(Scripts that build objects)
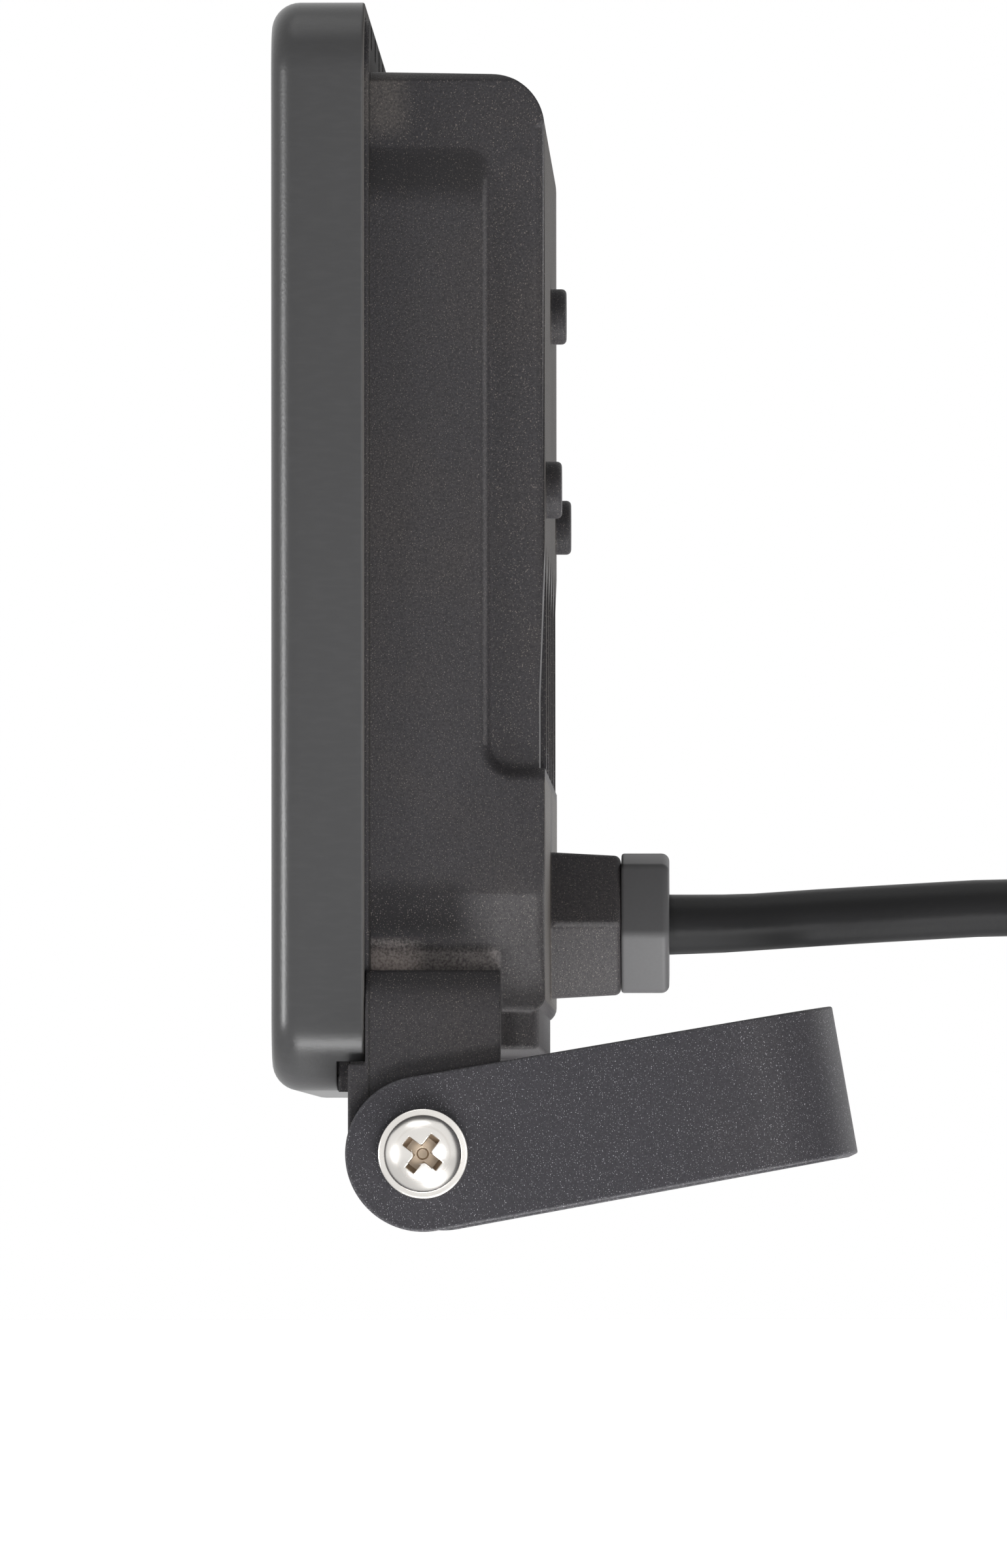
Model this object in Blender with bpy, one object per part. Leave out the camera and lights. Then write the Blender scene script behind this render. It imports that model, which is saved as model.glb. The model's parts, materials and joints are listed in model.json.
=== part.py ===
"""LED flood light: a cast housing with a framed glass front that tilts in a U bracket.

Metres, +Z up, the glass faces -Y. The world origin is the middle of the bracket's wall face.
The head's own frame has its origin on the tilt axis, which runs along X through both ears.
"""

import math

import bmesh
import bpy
from mathutils import Matrix, Vector

# Shared clearances and facet counts
fit_gap = 0.0003
screw_clearance = 0.0003
overrun = 0.002
weld = 0.0005
quarter_steps = 5
round_sides = 24
small_sides = 12
led_quarter_steps = 2

# Front frame
frame_width = 0.160
frame_height = 0.1336
frame_depth = 0.0114
frame_corner = 0.009
frame_front_round = 0.0035
frame_lip_round = 0.0008
frame_wall = 0.0018
frame_lip = 0.0018
frame_border = 0.012
frame_low = 0.0074
frame_rear = -0.0072

# Clips that hold the frame on the flange
clip_count = 6
clip_pitch = 0.025
clip_width = 0.005
clip_thickness = 0.0012
clip_hook = 0.0009
clip_hook_length = 0.001

# Glass, gasket and reflector
glass_thickness = 0.003
glass_edge_chamfer = 0.0003
gasket_thickness = 0.0015
gasket_width = 0.003
reflector_rim = 0.0045
reflector_skin = 0.0008
reflector_depth = 0.0043
reflector_slope_width = 0.0105

# Cast housing
flange_proud = 0.0006
flange_plate = 0.0025
flange_window_margin = 0.001
box_side_margin = 0.0025
box_top_margin = 0.0086
box_bottom_margin = 0.010
box_depth = 0.0214
box_draft = 0.0005
box_top_corner = 0.005
box_rear_round = 0.0065
box_low_round = 0.002
back_edge_chamfer = 0.0016
housing_wall = 0.0025
slope_rise = 0.0143
slope_inset = 0.005

# Raised side panel
panel_step = 0.0012
panel_top_margin = 0.0094
panel_top_ramp = 0.0062
panel_back_margin = 0.0066
panel_back_ramp = 0.0012
panel_corner = 0.0030
panel_shoulder_rise = 0.0154
panel_shoulder_round = 0.0018

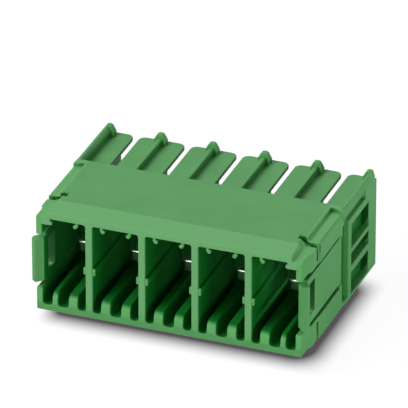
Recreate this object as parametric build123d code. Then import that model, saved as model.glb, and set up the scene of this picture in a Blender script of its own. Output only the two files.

### INSTRUCTIONS FOR THE TASK:
Copy out all of the data exactly, leaving nothing out.

### TASK OUTPUT:
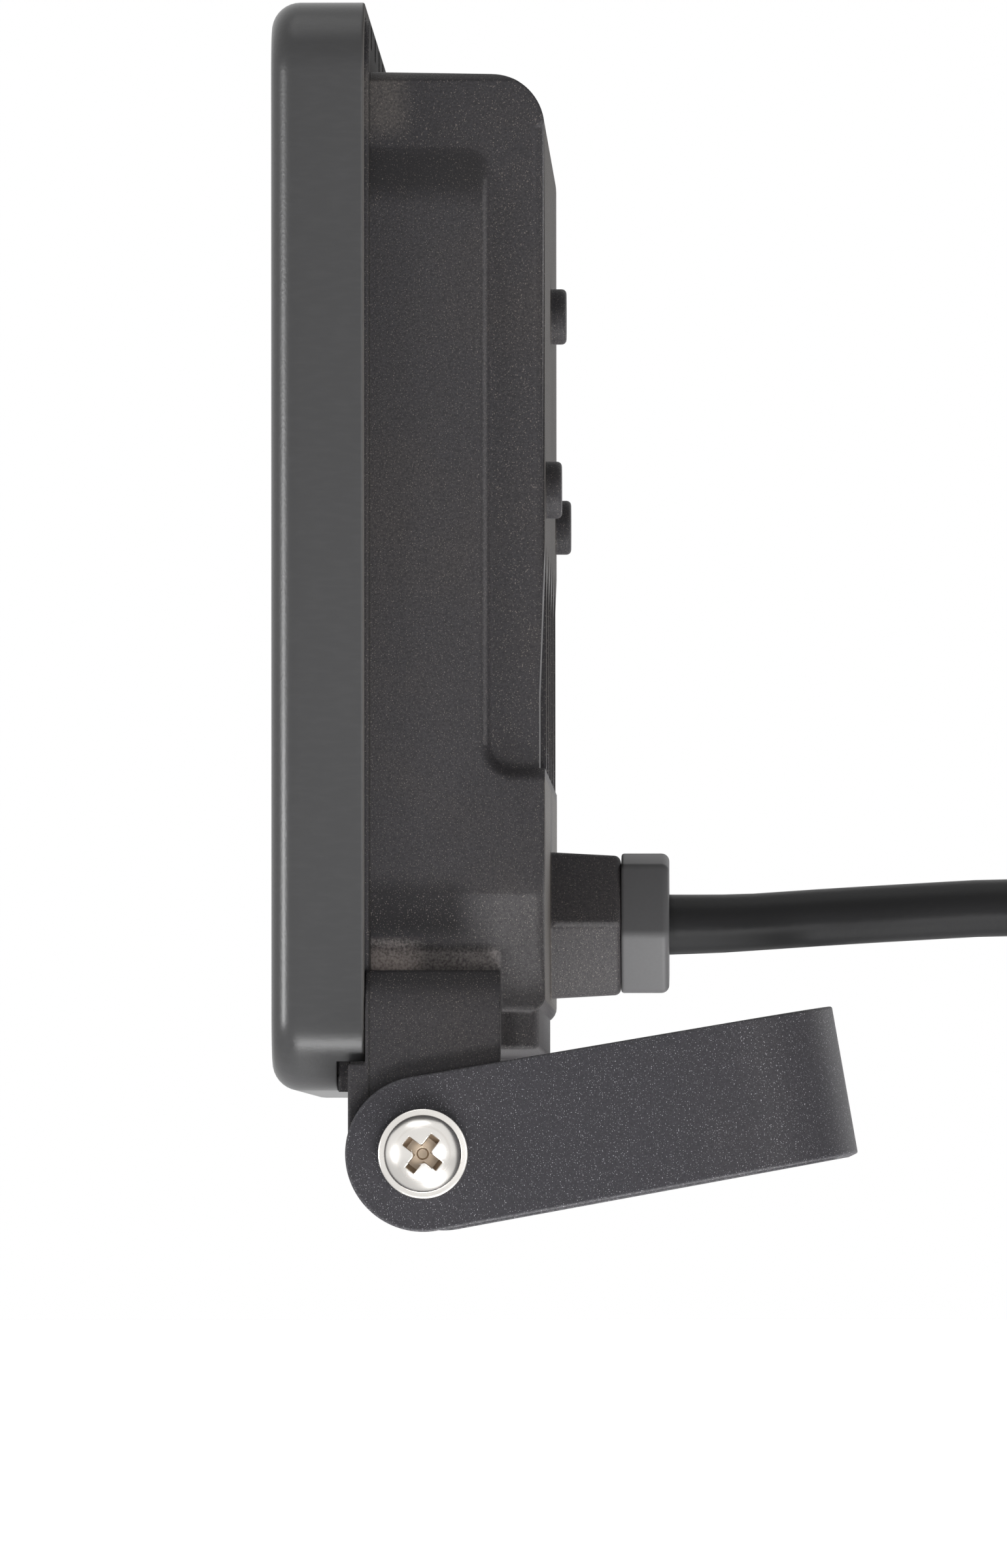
Model this object in Blender with bpy, one object per part. Leave out the camera and lights. Then write the Blender scene script behind this render. It imports that model, which is saved as model.glb. The model's parts, materials and joints are listed in model.json.
=== part.py ===
"""LED flood light: a cast housing with a framed glass front that tilts in a U bracket.

Metres, +Z up, the glass faces -Y. The world origin is the middle of the bracket's wall face.
The head's own frame has its origin on the tilt axis, which runs along X through both ears.
"""

import math

import bmesh
import bpy
from mathutils import Matrix, Vector

# Shared clearances and facet counts
fit_gap = 0.0003
screw_clearance = 0.0003
overrun = 0.002
weld = 0.0005
quarter_steps = 5
round_sides = 24
small_sides = 12
led_quarter_steps = 2

# Front frame
frame_width = 0.160
frame_height = 0.1336
frame_depth = 0.0114
frame_corner = 0.009
frame_front_round = 0.0035
frame_lip_round = 0.0008
frame_wall = 0.0018
frame_lip = 0.0018
frame_border = 0.012
frame_low = 0.0074
frame_rear = -0.0072

# Clips that hold the frame on the flange
clip_count = 6
clip_pitch = 0.025
clip_width = 0.005
clip_thickness = 0.0012
clip_hook = 0.0009
clip_hook_length = 0.001

# Glass, gasket and reflector
glass_thickness = 0.003
glass_edge_chamfer = 0.0003
gasket_thickness = 0.0015
gasket_width = 0.003
reflector_rim = 0.0045
reflector_skin = 0.0008
reflector_depth = 0.0043
reflector_slope_width = 0.0105

# Cast housing
flange_proud = 0.0006
flange_plate = 0.0025
flange_window_margin = 0.001
box_side_margin = 0.0025
box_top_margin = 0.0086
box_bottom_margin = 0.010
box_depth = 0.0214
box_draft = 0.0005
box_top_corner = 0.005
box_rear_round = 0.0065
box_low_round = 0.002
back_edge_chamfer = 0.0016
housing_wall = 0.0025
slope_rise = 0.0143
slope_inset = 0.005

# Raised side panel
panel_step = 0.0012
panel_top_margin = 0.0094
panel_top_ramp = 0.0062
panel_back_margin = 0.0066
panel_back_ramp = 0.0012
panel_corner = 0.0030
panel_shoulder_rise = 0.0154
panel_shoulder_round = 0.0018

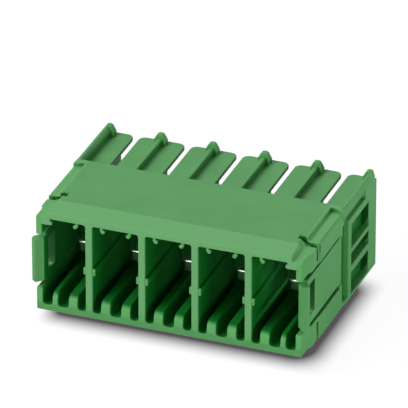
Recreate this object as parametric build123d code. Then import that model, saved as model.glb, and set up the scene of this picture in a Blender script of its own. Output only the two files.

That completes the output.